Honest question: do you think there's some fundamental difference between American comics and imported manga? Because manga in the US is doing quite well, and the market is continuing to grow even as American comics implodes.
Do you think there's some structural issue that makes them different? (i.e. not self-inflicted due to producing an objectively shit product that costs 10-30x as much per page as the competition, and is marketed almost exclusively towards a shrinking niche audience.) Because obviously superheroes as an entertainment subject (in film and television) are a global phenomenon, and manga as a very similar print entertainment medium is very popular. Heck, a manga about American-style superheroes occupied more than half of the top ten graphic novels sold in the US last year. Aside from incompetence in writing, production and marketing, what can't American comics do that the Japanese can?
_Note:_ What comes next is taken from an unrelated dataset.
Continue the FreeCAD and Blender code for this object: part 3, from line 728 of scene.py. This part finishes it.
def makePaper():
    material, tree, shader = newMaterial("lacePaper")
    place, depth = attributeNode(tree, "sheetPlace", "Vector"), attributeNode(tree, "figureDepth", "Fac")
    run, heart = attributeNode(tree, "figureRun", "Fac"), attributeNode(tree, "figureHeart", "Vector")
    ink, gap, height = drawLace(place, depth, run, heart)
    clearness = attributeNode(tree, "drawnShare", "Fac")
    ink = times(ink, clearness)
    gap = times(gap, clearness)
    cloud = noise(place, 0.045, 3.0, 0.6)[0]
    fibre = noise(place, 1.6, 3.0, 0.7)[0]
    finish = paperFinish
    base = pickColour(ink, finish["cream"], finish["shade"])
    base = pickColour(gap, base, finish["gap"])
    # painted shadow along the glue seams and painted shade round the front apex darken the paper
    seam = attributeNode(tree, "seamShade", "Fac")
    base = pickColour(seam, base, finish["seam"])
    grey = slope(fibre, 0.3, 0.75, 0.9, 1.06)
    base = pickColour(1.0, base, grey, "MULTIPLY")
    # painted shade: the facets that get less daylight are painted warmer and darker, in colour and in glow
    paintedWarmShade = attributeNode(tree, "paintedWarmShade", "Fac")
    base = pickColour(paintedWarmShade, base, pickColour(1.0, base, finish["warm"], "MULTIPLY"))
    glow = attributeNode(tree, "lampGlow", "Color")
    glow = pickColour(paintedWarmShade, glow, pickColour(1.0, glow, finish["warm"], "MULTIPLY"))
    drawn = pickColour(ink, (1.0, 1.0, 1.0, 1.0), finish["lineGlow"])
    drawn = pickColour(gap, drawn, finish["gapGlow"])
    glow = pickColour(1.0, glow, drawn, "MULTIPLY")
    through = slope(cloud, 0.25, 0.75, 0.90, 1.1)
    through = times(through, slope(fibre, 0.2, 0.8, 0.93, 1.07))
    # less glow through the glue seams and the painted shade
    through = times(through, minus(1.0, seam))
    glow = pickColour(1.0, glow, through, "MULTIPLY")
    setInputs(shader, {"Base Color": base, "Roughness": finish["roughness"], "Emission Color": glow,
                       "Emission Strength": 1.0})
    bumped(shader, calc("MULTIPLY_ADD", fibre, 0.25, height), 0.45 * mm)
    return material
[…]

Saying "comics were going to die anyway" just sounds like a cope to me.
That's a fair question, and I don't have a direct answer, sorry. Plus I'm hampered by the fact that the only Manga I read is completed series, mostly normie tier shit, and even then not a ton of that. Its just not really my thing, for whatever reason. Do people in the West go out and grab stuff from stores on a weekly, biweekly, monthly basis? Maybe that would be a working model. I hadn't really thought much about that.
One thing I do admit I got completely wrong is how digital format comics§ - have, at least to this point, failed to catch on. When I first heard about these services coming down the line I figured they'd have grabbed a much larger share of the market than they seem to have by now. If anything, comics in the digital sphere almost seem to be sliding backwards, don't they? Amazon doesn't seem to give two shits about Comixology at this point, can't remember the last time I saw an ad for it on their site. Though they also seem to be slowly absorbing it into Kindle books generally, perhaps?
Beyond all that, and why I think the end of the current model is inevitable:
- Commercial rents, specifically sidewalk fronting retail, are going insane in a bunch of US urban markets. Why this should be the case I have no clear idea, with so much shopping shifting on-line, but it is what it is. You wanna open a comic book shop in San Francisco, NYC, Washington DC, selling stuff that you can't raise prices on, where your supplier is sometimes less than perfect getting what you ordered out to you, well, good luck to you. Mission Comics in San Francisco is only in business at this point because of their Patreon.
- I don't think people, especially those under 21, think floppies represent a fundamentally good value for the money proposition at this point, whatever their contents. $10 in your Steam wallet (or XBox Live or PSN or Nintendo Store) vs. two floppies you can read in 20 minutes? The choice is a no-brainer. And if they're interested in the floppies they'll probably just pirate them. The people who buy the books are aging, and not being replaced.
- The Big 2 just seem so not only out of touch with their readers, they're downright antagonistic toward them. As documented by 800 spergy YouTube channels. Possibly this one last one could be turned around, but I see no evidence for this on the horizon. If anything, the ideological purity tests are getting worse over time.
I do wonder a bit about the whole model of the shops being the final customers, as opposed to the newsstand/bookstore model, where unsold inventory can be returned for a full credit. Dunno about this one, since things have been this way for decades now, through some of the biggest booms in comics.
§ - As an aside, compare what has gone on with, of all things, Romance novels and the novelists who write them. Pre-internet, what you had was an industry that paid for shit, treated their authors like shit, and got away with it because Harlequin and one or two others were the only game in town. Once self-publishing became viable these gals (and a few men using female pen names) moved to ebooks much quicker than than any other genre of fiction, pioneering marketing strategies and possibly even technologies, with minimal #Comicsgate-like drama. Kind of an interesting contrast to what has gone on in comics. And curiously underreported in the media, since these kind of books have now gone from a Big Publishing cash cow to Amazon self-publishing. Frustratingly hard to get the data on this, but this now dominates the market.